After the war ended, Shorto returned to St John's College, Cambridge to complete his degree; graduating in the Spring of 1948. The following Fall 1948 he joined the faculty of the School of Oriental and African Studies at the University of London. There he taught courses in Austro-Asiatic and Austronesian families of languages in addition to being a lecturer in Mon in the Department of Languages and Culture of South East Asia and the Islands. In 1964 he was appointed as Reader and in 1971 he was made a Professor of Mon-Khmer studies. He retired from his post as professor in 1984.

==Contributions==
Shorto is the author of two standard reference works, A Dictionary of Modern Spoken Mon (1962) and the highly respected author of the standard reference to epigraphic Mon - A Dictionary of the Mon Inscriptions (1971) - as well as the classic dictionary.

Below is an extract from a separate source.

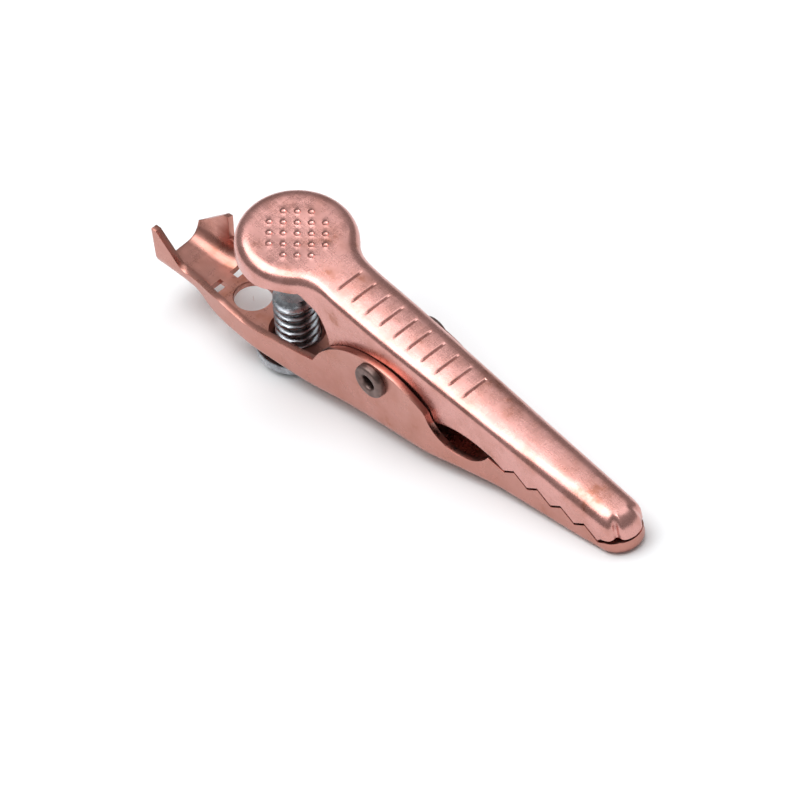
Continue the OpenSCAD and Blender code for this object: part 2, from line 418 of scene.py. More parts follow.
def edge_radius(x, side):
    """Outside radius of the bend between the top and the sides, from side -1 (near) to 1 (far)."""
    on_pad = 1.1
    on_back = 0.95 + 0.35 * side
    at_nose = 1.2
    radius = on_pad + (on_back - on_pad) * smooth(-8, -4, x)
    return radius + (at_nose - radius) * smooth(11, 21.5, x)


def pad_point(angle):
    """Plan point and outward normal on the thumb pad's edge."""
    a = math.radians(angle)
    along = PAD_R * math.cos(PAD_TILT)
    normal = Vector((math.cos(a) / along, math.sin(a) / PAD_R)).normalized()
    return Vector((PAD_X + along * math.cos(a), PAD_R * math.sin(a))), normal


def neck():
    """Centre and radius of the hollow between the pad and the straight side, tangent to both."""
    point, normal = pad_point(NECK_ANGLE)
    radius = (point.y - UPPER_HALF) / (1 - normal.y)
    return point + radius * normal, radius


NECK_CENTRE, NECK_R = neck()
NECK_START = pad_point(NECK_ANGLE)[0].x


def side_point(x):
    """Plan point and outward normal on the far side between the pad and the nose."""
    if x < NECK_CENTRE.x:
        y = NECK_CENTRE.y - math.sqrt(NECK_R ** 2 - (x - NECK_CENTRE.x) ** 2)
        point = Vector((x, y))
        return point, (NECK_CENTRE - point).normalized()
    slope = (UPPER_HALF - NOSE_R) / NOSE_X if x > 0 else 0
    return Vector((x, upper_half(x))), Vector((slope, 1)).normalized()


def upper_edge():
    """Stations along the upper jaw's free edge, from the pad's rim to the side of the nose."""
    rim_end = pad_rim_end()
    heel = (-5.4, 6.0)
    flange = curve([rim_end, (-6.65, 9.95), (-5.95, 9.1), (-5.6, 8.3), (-5.45, 7.5), heel], 0.28)
    lobe = arc((0, PIVOT_Z), 2.9, -130, -50, 0.4)
    mouth = arc((8.1, -3.1), 7.86, 113, 67, 0.35)
    mouth_end = (11.75, jaw_z(11.75) + 0.3)
    tips = teeth(TOOTH_GAP)
    lip = (NOSE_X, upper_lip(90))
    return chain(
        stations(flange, NECK_START, -3.3),
        stations(line([heel, lobe[0]], 0.5), -3.3, -1.86),
        upright(lobe),
        upright(line([lobe[-1], mouth[0]], 0.4)),
        upright(mouth),
        upright(line([mouth[-1], mouth_end, tips[0]], 0.35)),
        upright(line(tips + [lip], 0.3)),
    )


def pad_rim_depth(angle):
    """The rolled rim grows shallower towards the neck."""
    return 1.9 - 0.5 * smooth(90, 60, angle)


def pad_rim_end():
    """Side-view point where the pad's rim runs into the flange."""
    point, _ = pad_point(NECK_ANGLE)
    depth = pad_rim_depth(NECK_ANGLE)
    return point.x - depth * math.sin(PAD_TILT), back_z(point.x) - depth * math.cos(PAD_TILT)


def upper_lip(angle):
    """Height of the upper lip round the nose, arched over each crease."""
    return 1.4 + 0.22 * math.exp(-((abs(angle) - CREASE_ANGLE) / 25) ** 2)


def upper_columns(side):
    """Columns of points down one half of the skirt, from the pad's rear to the nose's tip.
    They are laid out on the far half and mirrored for the near one (side -1)."""
    bend_steps = 9
    skirt_rows = 12
    columns = []

    def add(point, normal, down, edge, on_side):
        radius = edge_radius(point.x, side * smooth(0, 1.5, point.y))
        sharp = Vector((point.x, point.y, top_z(point.x, point.y)))
        flat = point - radius * normal
        inset = Vector((flat.x, flat.y, top_z(flat.x, flat.y)))
        column = []
        for k in range(bend_steps):
            a = math.radians(90 * k / (bend_steps - 1))
            column.append(sharp + (1 - math.sin(a)) * (inset - sharp)
                          + radius * (1 - math.cos(a)) * down)
        foot = column[-1]
        end = Vector(edge)
        for k in range(1, skirt_rows + 1):
            p = foot.lerp(end, k / skirt_rows)
            if on_side:
                flare = max(point.y - upper_half(point.x), 0)
                p.y = upper_half(p.x) + flare * smooth(8.9, 10.3, p.z)
            column.append(p)
        columns.append(column)

    pad_down = Vector((-math.sin(PAD_TILT), 0, -math.cos(PAD_TILT)))
    straight_down = Vector((0, 0, -1))
    for angle in np.linspace(180, NECK_ANGLE, 50)[:-1]:
        point, normal = pad_point(angle)
        top = Vector((point.x, point.y, top_z(point.x, point.y)))
        add(point, normal, pad_down, top + pad_rim_depth(angle) * pad_down, False)
    for x, z, top_x in upper_edge():
        point, normal = side_point(top_x)
        down = pad_down.lerp(straight_down, float(smooth(NECK_START, -4.5, top_x))).normalized()
        add(point, normal, down, (x, point.y, z), True)
    # The columns stand closer together over the crease
    for angle in [*np.arange(87, 57, -3), *np.arange(56, 34, -1.5), *np.arange(33, -1, -3)]:
        a = math.radians(angle)
        normal = Vector((math.cos(a), math.sin(a)))
        point = Vector((NOSE_X, 0)) + NOSE_R * normal
        add(point, normal, straight_down, (point.x, point.y, upper_lip(angle)), False)
    return [[Vector((p.x, side * p.y, p.z)) for p in column] for column in columns]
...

His magnum opus was the Mon-Khmer comparative dictionary, which was meant to be published in the early 1980s. It was rediscovered by his daughter Anna, and was published only in 2006. It presents 2,246 etymologies with almost 30,000 lexical citations. It is the most extensive analysis of Mon-Khmer to appear since Wilhelm Schmidt laid the foundations of comparative Mon-Khmer with the Grundzüge einer Lautlehre der Mon-Khmer-Sprachen (1905) and Die Mon-Khmer-Völker (1906). (For more information, see Proto-Austroasiatic language.)

==Works==
- 1960. Word and syllable patterns in Palaung. Bulletin of the School of Oriental and African Studies 23:544-57.
- 1961. “A Mon Genealogy of Kings: Observations on the Nidana Arambhakatha,” In In D. G. E. Hall (ed.). Historians of South-East Asia, London: Oxford University Press, pp. 62–72.
- 1962. A Dictionary of Modern Spoken Mon.
- Shorto, H. L. (1963). The 32 myos in the medieval Mon kingdom. Bulletin of the School of Oriental and African Studies, 26(3), 572-591.
- 1963. The Structural pattern of northern Mon-Khmer languages. In H. L. Shorto (ed.), Linguistic Comparison in South-East Asia and the Pacific, pp. 45–61.
- 1963. Shorto, Harry L.; Jacob, Judith M. & Simmonds, E. H. S.. Bibliographies of Mon-Khmer and Tai linguistics. London.
- 1971. A Dictionary of the Mon Inscriptions from the sixth to the sixteenth centuries. London: Oxford University Press.
- 1972. “The word for ‘two’ in Austroasiatic.” Jacqueline M. C. Thomas & Lucien Bernot (eds.). Langues et techniques, nature et société, Vol. 1, “Approche linguistique”. Paris: Klincksieck. 233-35
- Shorto, H. L. (1973). Three Mon-Khmer word families. Bulletin of the School of Oriental and African Studies, 36(02), 374-381.
- Shorto, H. L. (1976). The vocalism of proto-Mon-Khmer. Oceanic Linguistics Special Publication, 1041-1067.
- Shorto, H. L. (1978). The Planets, the Days of the Week, and the Points of the Compass: Orientation Symbolism in Burma. Natural Symbols in South East Asia, 152-164.
- 2006. A Mon-Khmer comparative dictionary. Edited by Paul J. Sidwell, Doug Cooper, and Christian Bauer. (Pacific Linguistics) Canberra: Australian National University.
- Shorto, H. L. No Date. Nidana Ramadhipati-katha. Unpublished typescript translation of pp. 34–44, 61-264 of Phra Candakanto (editor). On binding Rajawamsa Dhammaceti Mahapitakadhara. Pak Lat, Siam (1912).